If you can't find Matzo farfel, you might have to wait till Passover time next year for it to appear on grocery store shelves. Sorry that my timing is off on that score, but I'm not waiting that long to write my autobiography.

~ Meg

Thursday, July 22, 2010

4. Russian Apricot Torte

On the light side, I'd like to share with you a recipe translated from the cookbook "Vsyo Iz Muki" (Everything from Flour), Irkutsk University Press, 1990, p. 63.

Apricot Torte
1 1/4 cup flour
1 cup sugar
10 eggs

Filling
400 grams [14 oz.] apricots
1 cup sugar

Pour the mixed pastry batter in a round cake pan (or large fry pan). which has been prepared with butter and paper in the bottom, so that the batter comes about 3/4 up the sides of the pan.

Bake the cake at a temperature of 200 to 220 degrees [C. or 392 to 428 F.]. Check the doneness of the cake with a toothpick.

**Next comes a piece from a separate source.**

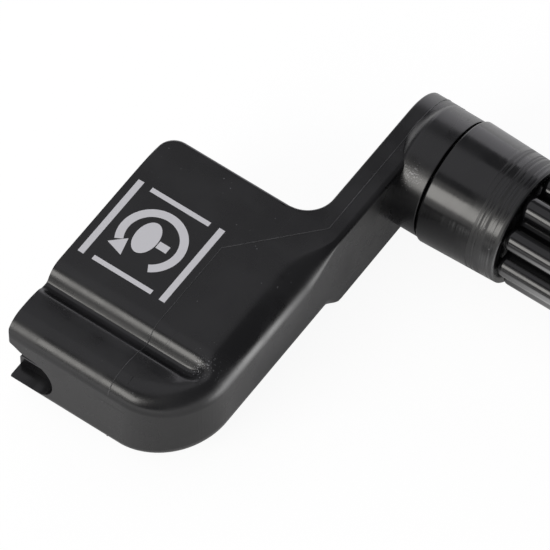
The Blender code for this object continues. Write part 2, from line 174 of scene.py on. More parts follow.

Cut the cake in two horizontally, and pour [some of'] the prepared apricot puree over the bottom layer. Then put weights of 1 to 1.5 kg. [2.2 to 3.3 lbs.] on the cake [like for pressed sandwiches] and leave it like that for 2 to 3 hours.

After this time has passed pour the rest of the puree, now heated, carefully over the top of the cake, spreading it with a knife so that it will be smooth.

***

I made this cake in Russia and enjoyed it. The ingredients are simple and this is the time of year when fresh apricots should be available (at least in the northern hemisphere!). The parts in brackets are mine. I suppose this recipe might work with other fruits too, but I haven't tried that. The recipe doesn't specify how long to cook the cake, and I didn't write a notation about that, but I would suspect something less then or around half an hour at that temperature.

One memory I have of apricots in Russia is the wonderful, plump dried apricots I got at the market and often used to make apricot compote (a beverage, rather than dessert eaten with a spoon). Tree fruits didn't grow where I lived, though, because the growing season was too short. But there were lots and lots of berries... but that's another story.